The sight of hundreds of robots shuttling around a warehouse floor under the guidance of such a system, however, is still relatively uncommon. A handful of industry giants – Amazon, obviously, and in the UK the successful online grocery retailer Ocado – have showcased their pioneering systems in the media not just to give a snapshot of progress but partly to advertise robotic and software management solutions in which they have a developmental role and proprietary stake.

And it is worth noting that even the cutting-edge Amazon and Ocado warehouses feature prominently the ongoing employment of human workers. Both organisations, in fact, claim that increased automation has not resulted in any layings off. Instead, while robotic arms and cranes lift, stack and transfer totes, human co-workers either monitor the machines or carry out sorting or packing tasks too fiddly or complex for current robot technology.

Will all warehouses one day look like this? In some ways, very likely – though the future may be more varied. After all, the scalable, modular nature of warehouses automation favours businesses of all sizes. More than in some contexts, the partial, or gradually incremental, automation of warehousing is a real option, and real incentive, for e-traders, many of whom, attracted by the low overheads, start very small.

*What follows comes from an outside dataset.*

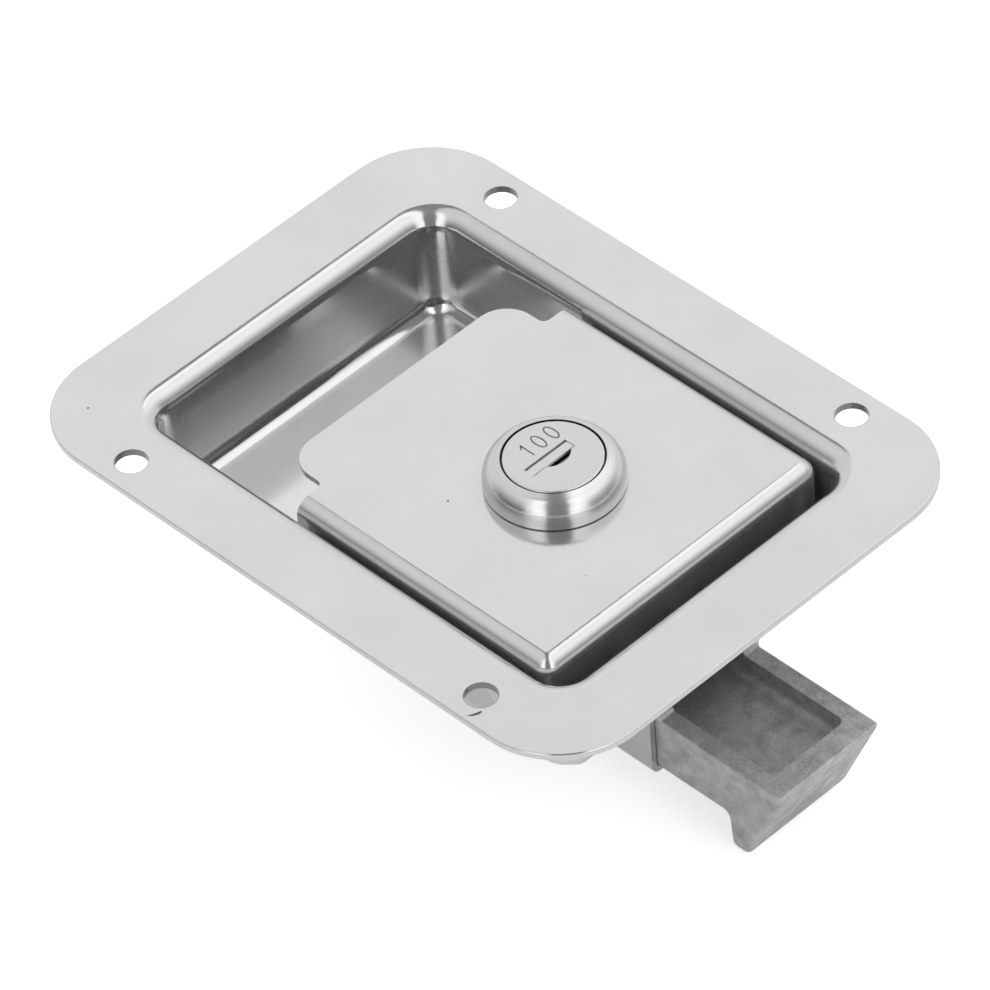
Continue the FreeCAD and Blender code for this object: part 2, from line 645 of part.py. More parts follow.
def make_bolt_spring():
    """The guide rod riveted in the rear tab, and the spring that drives the bolt out."""
    along_x = Rotation(Vector(0, 1, 0), 90)
    at_tab = ("housing_rear_x", "0", "bolt_axis_z")
    rod, head = "rod_dia / 2", "rod_head_dia / 2"
    turned("spring_rod", [
        ("0", "-rod_head"), (head + " / 2", "-rod_head"), (head, "-rod_head / 2"), (head, "0"),
        (rod, "0"), (rod, "rod_reach - rod_head"), (rod + " / 2", "rod_reach"), ("0", "rod_reach")],
        along_x, at_tab)
    seat = "housing_rear_x + housing_sheet + spring_wire / 2 + turn_play"
    far = "bolt_rear_x + spring_bore_depth - spring_wire / 2 - turn_play"
    halves = int(2 * value("spring_turns"))
    closed = value("spring_wire + turn_play") / 2
    spread = (value("(" + far + ") - (" + seat + ")") - 4 * closed) / (halves - 4)
    rises = [closed] * 2 + [spread] * (halves - 4) + [closed] * 2
    item = wound_wire("bolt_spring", value("spring_mean_dia / 2"), value("spring_wire"), rises)
    place(item, along_x, (seat, "0", "bolt_axis_z"))


def wound_wire(label, mean, wire, rises, legs=(0, 0)):
    """A coil of half turns about the upright axis, each a tilted half circle that climbs by one of
    the rises, with straight legs at its two ends. The wire's section has WIRE_SIDES sides."""
    spots = [Vector(mean, 0, 0)]
    for rise in rises:
        spots.append(Vector(-spots[-1].x, 0, spots[-1].z + rise))
    path = []
    for start, stop in zip(spots, spots[1:]):
        bulge = Vector(0, math.copysign((stop - start).Length / 2, start.x), 0)
        path.append(Part.Arc(start, (start + stop) / 2 + bulge, stop).toShape())
    if legs[0]:
        path.insert(0, Part.makeLine(spots[0] - Vector(0, legs[0], 0), spots[0]))
    if legs[1]:
        path.append(Part.makeLine(spots[-1], spots[-1] + Vector(0, legs[1], 0)))
    begin = path[0].valueAt(path[0].FirstParameter)
    turns = [2 * math.pi * (side + 0.5) / WIRE_SIDES for side in range(WIRE_SIDES)]
    ring = [begin + Vector(math.cos(turn), 0, math.sin(turn)) * (wire / 2) for turn in turns]
    item = doc.addObject("Part::Feature", label)
    item.Shape = Part.Wire(path).makePipeShell([Part.makePolygon(ring + ring[:1])], True, False)
    return keep(item, label)


def make_lock():
    """The keyed lock: trim ring, body, plug, shutter, wafers, nut, cam and their fixings."""
    at_lock = ("lock_x", "0", "paddle_top")
    bore = "(face_dia / 2 + face_gap)"
    counter = "(lock_head_dia / 2 + turn_play)"
    outside = "ring_dia / 2"
    centre = "(ring_dia / 2 - ring_curve)"
    crease = "(ring_dia / 2 - ring_crease)"
    rise = "ring_wall + sqrt(ring_curve^2 - (" + crease + " - " + centre + ")^2)"
    top = rise + " + (" + crease + " - " + bore + ") * tan(ring_slope)"
    turned("lock_ring", [
        (counter, "0"), (outside, "0"), (outside, "ring_wall"),
        (crease, rise, centre, "ring_wall"), (bore, top),
        (bore, "lock_head + turn_play"), (counter, "lock_head + turn_play")], None, at_lock)

    barrel = turned("lock_body", [
        ("plug_dia / 2 + turn_play", "barrel_end"), ("barrel_dia / 2", "barrel_end"),
        ("barrel_dia / 2", "0"), ("lock_head_dia / 2", "0"), ("lock_head_dia / 2", "lock_head"),
        ("plug_dia / 2 + turn_play", "lock_head")], None, at_lock)
    for side in ("-", ""):
        flat = new_sketch(barrel, "XY_Plane", "barrel_end")
        low, high = ("-lock_head_dia", "-barrel_flats / 2")
        if not side:
            low, high = "barrel_flats / 2", "lock_head_dia"
        box_outline(flat, low, high, "-lock_head_dia", "lock_head_dia")
        pocket(barrel, flat, "barrel_length", back=True)
    side, deep = "(wafer_width/2 + turn_play)", "(plug_dia/2 + wafer_travel + 2 * turn_play)"
    for x_low, x_high, y_low, y_high in (("-" + side, side, "-" + deep, "0"),
                                         ("0", deep, "-" + side, side)):
        groove = new_sketch(barrel, "XY_Plane", "barrel_end")
        box_outline(groove, x_low, x_high, y_low, y_high)
        pocket(barrel, groove, "barrel_length", back=True)

    plug = turned("lock_plug", [
        ("0", "barrel_end - turn_play"), ("plug_dia / 2", "barrel_end - turn_play"),
        ("plug_dia / 2", "lock_head + turn_play"), ("face_dia / 2", "lock_head + turn_play"),
        ("face_dia / 2", "face_top - face_edge"),
        ("face_dia / 2 - face_edge", "face_top", "face_dia / 2 - face_edge", "face_top - face_edge"),
        ("0", "face_top")], None, at_lock)
    tail = new_sketch(plug, "XY_Plane", "tail_end")
    box_outline(tail, "-tail_side/2", "tail_side/2", "-tail_side/2", "tail_side/2")
    pad(plug, tail, "tail_length")
    x_low, x_high = "window_x - window_width/2", "window_x + window_width/2"
    y_low, y_high = "window_y - window_length/2", "window_y + window_length/2"
    keyway = new_sketch(plug, "XY_Plane", "face_top")
    box_outline(keyway, x_low, x_high, y_low, y_high)
    pocket(plug, keyway, "face_top + barrel_length - keyway_floor")
    thumb = new_sketch(plug, "XY_Plane", "face_top")
    sag = "((thumb_length^2 / 4 - thumb_rise^2) / (2 * thumb_rise))"
    outline(thumb, [(x_high, "thumb_y - thumb_length / 2"),
                    (x_high, "thumb_y + thumb_length / 2", x_high + " - " + sag, "thumb_y")])
    pocket(plug, thumb, "thumb_depth")
    for row in range(int(value("wafer_count"))):
        low = "-wafer_pitch * " + str(row + 1)
        slot = new_sketch(plug, "XY_Plane", low)
        half = "(wafer_width / 2 + wafer_play)"
        box_outline(slot, "-" + half, half, "-plug_dia", "plug_dia")
        pocket(plug, slot, "wafer_sheet + 2 * wafer_play", back=True)
    thread = new_sketch(plug, "XY_Plane", "tail_end")
    disc(thread, "0", "0", "cam_screw_dia")
    pocket(plug, thread, "tail_length + cam_screw_dia / 2", back=True)

    make_shutter(plug, x_low)
    make_wafers()
    make_lock_fixings()


def make_shutter(plug, x_low):
    """The dust shutter that closes the key window, rolled round a fine pin across the plug."""
    knuckle = "(shutter_pin_dia / 2 + shutter_wall)"
    pin_x = x_low + " + " + knuckle + " + shutter_play"
    pin_z = "(face_top - shutter_set - " + knuckle + ")"
    span = "window_length + 2 * shutter_hold"
    seat = new_sketch(plug, "XZ_Plane", "-window_y")
    disc(seat, pin_x, pin_z, "shutter_pin_dia + 2 * shutter_play")
    pocket(plug, seat, span + " + 2 * shutter_play", both=True)

    at_pin = ("lock_x + " + pin_x, "window_y", "paddle_top + " + pin_z)
    body = new_body("dust_shutter", None, at_pin)
    flap = new_sketch(body, "XZ_Plane")
    swing = "(window_width - 2 * shutter_play - " + knuckle + ")"
    reach = "sqrt((" + swing + " - shutter_play)^2 - " + knuckle + "^2)"
    fold = knuckle + " - shutter_sheet"
    outline(flap, [("0", knuckle), ("0", "-" + knuckle, "0", "0"), (knuckle, fold),
                   (reach, fold), (reach, knuckle)])
    pad(body, flap, "window_length - 2 * shutter_play", both=True)
    bore = new_sketch(body, "XZ_Plane")
    disc(bore, "0", "0", "shutter_pin_dia + 2 * shutter_play")
    pocket(body, bore, "window_length", both=True)

    along_y = Rotation(Vector(1, 0, 0), -90)
    pin = cylinder("shutter_pin_dia / 2", span, along_y,
                   (at_pin[0], "window_y - (" + span + ") / 2", at_pin[2]))
    keep(pin, "shutter_pin")


def make_wafers():
    """The wafers, flat plates that slide across the plug and are windowed for the key."""
    wafers = []
    for row in range(int(value("wafer_count"))):
        low = "paddle_top - wafer_pitch * " + str(row + 1) + " + wafer_play"
        plate = block("wafer_width", "plug_dia", "wafer_sheet",
                      ("lock_x - wafer_width / 2", "-plug_dia / 2", low))
        core = cylinder("plug_dia / 2 - turn_play", "wafer_sheet", None, ("lock_x", "0", low))
        window = block("window_width + 2 * wafer_play", "plug_dia - 2 * wafer_sheet - 2 * wafer_travel",
                       "wafer_sheet", ("lock_x + window_x - window_width / 2 - wafer_play",
                                       "-plug_dia / 2 + wafer_sheet + wafer_travel", low))
        wafers.append(cut(common(plate, core), window))
    group("lock_wafers", wafers)


def make_lock_fixings():
    """The washer and nut that clamp the lock in the paddle, and the cam with its screw."""
    washer = new_body("lock_washer", None, ("lock_x", "0", "paddle_under - washer_sheet"))
    ring = new_sketch(washer, "XY_Plane")
    disc(ring, "0", "0", "washer_dia")
    disc(ring, "0", "0", "barrel_dia + 4 * turn_play")
    pad(washer, ring, "washer_sheet")

    nut = new_body("lock_nut", None, ("lock_x", "0", "paddle_under - washer_sheet - nut_height"))
    six = new_sketch(nut, "XY_Plane")
    turns = [60 * step + 30 for step in range(6)]
    reach = "nut_flats / 2 / cos(30) * "
    outline(six, [(reach + "cos(" + str(a) + ")", reach + "sin(" + str(a) + ")") for a in turns])
    pad(nut, six, "nut_height")
    bore = new_sketch(nut, "XY_Plane")
    disc(bore, "0", "0", "barrel_dia + 2 * turn_play")
    pocket(nut, bore, "nut_height", back=True)

    cam_top = "paddle_top + barrel_end - 2 * turn_play"
    cam = new_body("lock_cam", None, ("lock_x", "0", cam_top + " - cam_sheet"))
    hub = new_sketch(cam, "XY_Plane")
    disc(hub, "0", "0", "cam_hub_dia")
    pad(cam, hub, "cam_sheet")
    arm = new_sketch(cam, "XY_Plane")
    tip = "(cam_reach - cam_width / 2)"
    outline(arm, [("cam_width / 2", "0"), ("cam_width / 2", tip),
                  ("-cam_width / 2", tip, "0", tip), ("-cam_width / 2", "0")])
    pad(cam, arm, "cam_sheet")
    square = new_sketch(cam, "XY_Plane")
    side = "(tail_side / 2 + turn_play)"
    box_outline(square, "-" + side, side, "-" + side, side)
    pocket(cam, square, "cam_sheet", back=True)

    end_z = "paddle_top + tail_end"
    washer_top = ("lock_x", "0", end_z + " - cam_washer_sheet")
    turned("cam_washer", [
        ("cam_screw_dia / 2 + turn_play", "0"), ("cam_washer_dia / 2", "0"),
        ("cam_washer_dia / 2", "cam_washer_sheet"), ("cam_screw_dia / 2 + turn_play", "cam_washer_sheet")],
        None, washer_top)
    head = "cam_screw_head_dia / 2"
    screw = turned("cam_screw", [
        ("0", "-cam_screw_head"), (head + " * 0.7", "-cam_screw_head"),
        (head, "-cam_screw_head / 2"), (head, "0"), ("cam_screw_dia / 2", "0"),
        ("cam_screw_dia / 2", "cam_washer_sheet + tail_length"), ("0", "cam_washer_sheet + tail_length")],
        None, washer_top)
    for turn in (0, 1):
        recess = new_sketch(screw, "XY_Plane", "-cam_screw_head")
        long_half, thin_half = "cam_screw_dia / 2", "cam_washer_sheet / 2"
        if turn:
            long_half, thin_half = thin_half, long_half
        box_outline(recess, "-" + long_half, long_half, "-" + thin_half, thin_half)
        pocket(screw, recess, "cam_screw_head / 2", back=True)


def make_keeper():
    """The keeper on the dish floor. The cam turns under its lip to lock the paddle."""
    body = new_body("cam_keeper")
    side = new_sketch(body, "XZ_Plane")
    cam_z = "paddle_top + barrel_end - 2 * turn_play"
    lip_under = "(" + cam_z + " + keeper_gap)"
    lip_top = lip_under + " + keeper_sheet"
    lip_end = "lock_x - cam_reach + keeper_lap"
    riser_in, riser_out = "keeper_riser_x + keeper_sheet", "keeper_riser_x"
    outline(side, [
        (riser_out + " - keeper_foot", "floor_top"), (riser_in, "floor_top"), (riser_in, lip_under),
        (lip_end, lip_under), (lip_end, lip_top), (riser_out, lip_top),
        (riser_out, "floor_top + keeper_sheet"), (riser_out + " - keeper_foot", "floor_top + keeper_sheet")])
    pad(body, side, "keeper_width", both=True)
    corner_x, corner_z = value("keeper_riser_x"), value(lip_top)
    round_edges(body, "keeper_sheet * 1.2",
                lambda edge: near(middle(edge).x, corner_x) and near(middle(edge).z, corner_z))


def make_paddle_spring():
    """The torsion spring on the hinge pin: a close coil, one leg up to the saddle behind the pin
    and one leg down to the dish floor in front of it, clear of the paddle's swing."""
    halves = int(2 * value("coil_turns"))
    up = value("paddle_under - lever_sheet - turn_play - hinge_z")
    down = value("hinge_z - floor_top - turn_play")
    item = wound_wire("paddle_spring", value("coil_mean_dia / 2"), value("coil_wire"),
                      [value("coil_pitch / 2")] * halves, (up, down))
    along_y = Rotation(Vector(0, 0, 1), 180).multiply(Rotation(Vector(1, 0, 0), -90))
    place(item, along_y, ("hinge_x", "coil_pitch * coil_turns / 2", "hinge_z"))


make_pan()
make_paddle()
make_hinge()
make_lever()
make_bolt()
make_housing()
make_bolt_spring()
make_lock()
make_keeper()
make_paddle_spring()
doc.recompute()

for item in doc.Objects:
    if "Invalid" in item.State or "Error" in item.State:
        raise RuntimeError("the feature " + item.Name + " failed")
for piece in pieces:
    if piece.Shape.isNull() or not piece.Shape.isValid():
        raise RuntimeError("the piece " + piece.Label + " has no sound shape")

os.makedirs("parts", exist_ok=True)
for piece in pieces:
    piece.Shape.exportStep("parts/" + piece.Label + ".step")
    print(piece.Label, len(piece.Shape.Solids), round(piece.Shape.Volume, 1))
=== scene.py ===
# %% [markdown]
# # A flush paddle latch in polished stainless steel
#
# The latch is a drawn steel dish with a lifting paddle, a keyed lock and a cast spring bolt.
# Its solids come ready made and stay as they are. This lesson gives them their surfaces,
# adds the small marks that are too fine to model as solids, and sets up the studio.
# All lengths are metres. +X runs towards the bolt and +Z out of the face.

# %% Load the solids
import json
import math
import bpy
import numpy as np
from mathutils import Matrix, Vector


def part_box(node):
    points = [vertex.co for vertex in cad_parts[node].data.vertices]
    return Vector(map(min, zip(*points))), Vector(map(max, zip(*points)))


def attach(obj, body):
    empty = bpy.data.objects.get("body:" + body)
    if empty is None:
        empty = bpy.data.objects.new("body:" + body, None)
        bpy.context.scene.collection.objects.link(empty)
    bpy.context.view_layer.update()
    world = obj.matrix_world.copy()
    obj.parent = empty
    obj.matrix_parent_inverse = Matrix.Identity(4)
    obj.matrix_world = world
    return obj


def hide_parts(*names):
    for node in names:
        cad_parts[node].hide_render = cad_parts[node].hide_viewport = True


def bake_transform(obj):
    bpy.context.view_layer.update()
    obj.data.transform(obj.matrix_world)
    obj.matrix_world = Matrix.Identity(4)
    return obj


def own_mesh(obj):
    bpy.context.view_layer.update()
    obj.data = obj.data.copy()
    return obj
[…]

By the same token, at the other end of the spectrum, our largest retailers are facing a future in which the cultivation of all sales avenues – the digital complementing the high street – promises the most realistic satisfaction of customer expectations. These outfits typically already possess substantial storage facilities ripe for modernisation.

To every degree, then, and especially as the notion of e-commerce loses its niche status, automated storage, supply and distribution processes are set to become an increasingly standard feature of the everyday consumer experience.